Clearly, had the accident in question occurred in New York, it would not have come within the protection of the MVAIC law.
In considering the problem of reciprocity the basic test to be applied is whether the foreign state offers our residents substantially similar recourse. Substantial similarity requires more than similarity of purpose, although this is essential to establish general reciprocity. There must also be substantial similarity of relief. For a comprehensive discussion of this subject, see Ward, "The Uninsured Motorist: National and International Protection Presently Available and Comparative Problems in Substantial Similarity," 9 Buffalo L. Rev. 283, 306.

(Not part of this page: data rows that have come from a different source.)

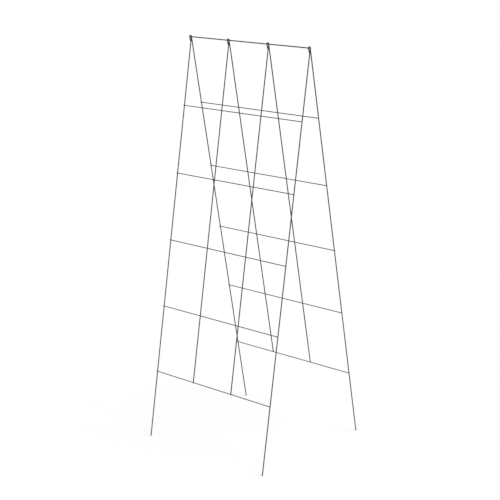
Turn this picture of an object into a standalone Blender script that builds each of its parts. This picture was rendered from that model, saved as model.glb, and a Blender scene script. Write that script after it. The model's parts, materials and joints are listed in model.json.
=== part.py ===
"""A-frame plant support: two welded wire panels that lean together on one top rod.

The front panel is welded up under the rod. The rear panel hangs on the rod by the hooks
on top of its uprights and swings about it, so the frame opens out or folds flat.

X runs along the rod, the front panel stands on the -Y side and Z is up. The origin lies on
the ground, in the middle of the frame. Sizes are in metres, angles in radians.
"""

from math import cos, pi, radians, sin, tan

import bpy

# Wire diameters, measured over the powder coat
UPRIGHT_WIRE = 0.0033
CROSSWIRE = 0.00265
ROD = 0.0034

# The mesh hangs from the rod's axis: bays across the panel, rows down it
BAY_WIDTH = 0.1520
BAYS = 3
ROW_HEIGHT = 0.2032
ROWS = 5

# The front crosswires lie on the outer side of their panel and a little closer together: the
# lowest is this much higher than at the rear
FRONT_ROWS_RAISED = 0.0021

# The outer uprights run on below the mesh as legs, and each panel leans by the same angle
LEG_BELOW_MESH = 0.2020
LEAN = radians(10.3)

# The hook on a rear upright: a short shank, a half turn over the rod, then a straight tail
# that closes in a little
HOOK_SHANK = 0.0160
HOOK_TAIL = 0.0135
HOOK_CLOSING = radians(6.5)

# Clearances: between pieces that are welded or lie together, between the hook and the rod,
# and between the hook and the front upright beside it
SEAT_GAP = 0.0003
HOOK_CLEARANCE = 0.00045
SIDE_CLEARANCE = 0.0003

# Cut ends: their chamfer, how far the crosswires pass the middle of the outer uprights, and
# how far the rod passes their outer sides
CUT_CHAMFER = 0.0003
CROSSWIRE_END = 0.0006
ROD_TRIM = 0.0002

# Drawing of the curves: a wire has 4 + 2 * WIRE_RESOLUTION sides
WIRE_RESOLUTION = 6
HOOK_STEPS = 18

# Powder coat: dark grey, faintly warm, satin
COAT_COLOUR = (0.078, 0.078, 0.074, 1.0)
COAT_ROUGHNESS = 0.45
COAT_METALLIC = 0.0

# Sizes that follow from those above
MESH_WIDTH = BAYS * BAY_WIDTH
MESH_HEIGHT = ROWS * ROW_HEIGHT
MESH_FOOT = -(MESH_HEIGHT + CROSSWIRE / 2)
HOOK_RADIUS = (ROD + UPRIGHT_WIRE) / 2 + HOOK_CLEARANCE
CROSSWIRE_OFFSET = (UPRIGHT_WIRE + CROSSWIRE) / 2 + SEAT_GAP
FRONT_TOP = -(ROD / 2 + SEAT_GAP)
REAR_TOP = -(HOOK_SHANK + SEAT_GAP)

# The hooks stand beside the front uprights, so each panel is shifted by half of that step
PANEL_SHIFT = (UPRIGHT_WIRE + SIDE_CLEARANCE) / 2

# The legs of both panels reach the same ground, though the rear ones hang outside the rod
FRONT_LEG = MESH_HEIGHT + LEG_BELOW_MESH
REAR_LEG = FRONT_LEG + HOOK_RADIUS * tan(LEAN)
FRONT_REACH = (FRONT_LEG - CUT_CHAMFER) * sin(LEAN) + UPRIGHT_WIRE / 2 * cos(LEAN)
REAR_REACH = (REAR_LEG - CUT_CHAMFER) * sin(LEAN) + (HOOK_RADIUS + UPRIGHT_WIRE / 2) * cos(LEAN)
ROD_Y = (FRONT_REACH - REAR_REACH) / 2
ROD_HEIGHT = FRONT_LEG * cos(LEAN) + (UPRIGHT_WIRE / 2 - CUT_CHAMFER) * sin(LEAN)


def clear_scene():
    for old in list(bpy.data.objects):
        bpy.data.objects.remove(old, do_unlink=True)


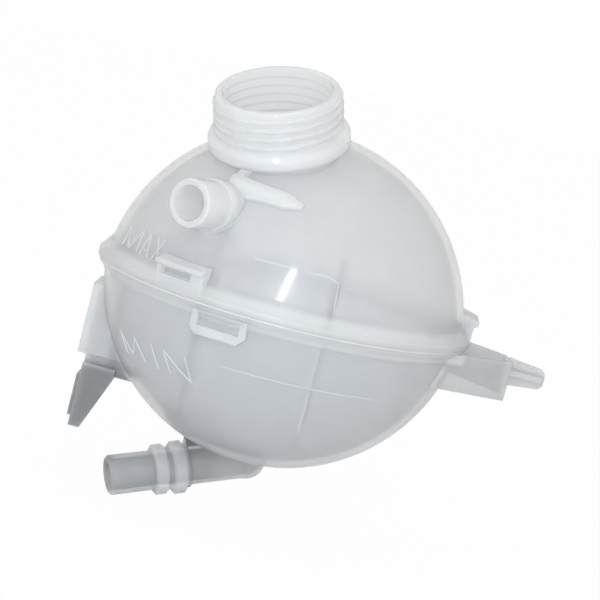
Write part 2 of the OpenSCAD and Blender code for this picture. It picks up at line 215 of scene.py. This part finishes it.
# Strokes of the level words, each from one azimuth and height on the dome to the next
MAX_STROKES = [
    ((-154.8, 8.8), (-154.9, 18.0)),
    ((-154.9, 18.0), (-149.8, 8.8)),
    ((-149.8, 8.8), (-144.9, 18.0)),
    ((-144.9, 18.0), (-144.2, 8.4)),
    ((-142.4, 8.4), (-140.5, 18.0)),
    ((-140.5, 18.0), (-138.0, 8.3)),
    ((-141.8, 11.4), (-138.8, 11.4)),
    ((-136.6, 18.0), (-132.4, 8.3)),
    ((-132.9, 18.0), (-136.0, 8.2)),
]
MIN_STROKES = [
    ((-148.8, -24.4), (-145.4, -33.0)),
    ((-148.8, -24.4), (-141.0, -31.8)),
    ((-141.0, -31.8), (-138.8, -24.4)),
    ((-138.8, -24.4), (-134.2, -32.8)),
    ((-130.1, -24.2), (-127.6, -33.2)),
    ((-124.6, -24.0), (-122.0, -33.4)),
    ((-124.6, -24.0), (-113.4, -33.7)),
    ((-116.0, -24.0), (-113.4, -33.7)),
]
# A stroke's depth into the wall and its longest facet
STROKE_ROOT = 0.4 * MM
STROKE_STEP = 1.2 * MM
# Share of its width by which a stroke is longer than its line
STROKE_OVERRUN = 0.6
# Share of its width that the ends of an edge along the stroke may lie apart across it
STROKE_LEVEL = 0.01
# Share of its height above which a stroke's top edges lie
STROKE_TOP = 0.9
# Share of its width or height, whichever is less, that the rounding of its edges takes
STROKE_ROUNDING = 0.42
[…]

Obviously, if a foreign state has no statute which approximates the coverage and protection of our Fund law, the element of similarity of purpose is lacking, there is a complete absence of reciprocity, and no resident of the foreign state is qualified to avail himself of our Fund law. Prior to January 1, 1959 New York had no law which met this standard of substantial similarity of purpose, inasmuch as no remedy was afforded a qualified person who sustained personal injury or death at the hands of a financially irresponsible or unknown motorist. Betz v. Director, Div. of Motor Vehicles, 27 N.J. 324 (1958); Rudnick v. Bentler, 66 N.J. Super. 224 (App. Div. 1961).
When the New York Motor Vehicle Accident Indemnification Corporation Law was enacted, effective January 1, 1959, the Attorney General of this State concluded that the New York law now afforded recourse of substantially similar character to that provided in New Jersey and that reciprocity existed on a general level. F.O. 1959, No. 1.
*262 Although the absence of general reciprocity precludes claims by any resident of a foreign jurisdiction lacking comparable legislation, it does not follow that the existence of general reciprocity thereby qualifies as claimants all residents of the foreign state which has the equivalent of our Fund. Specific reciprocity is also required.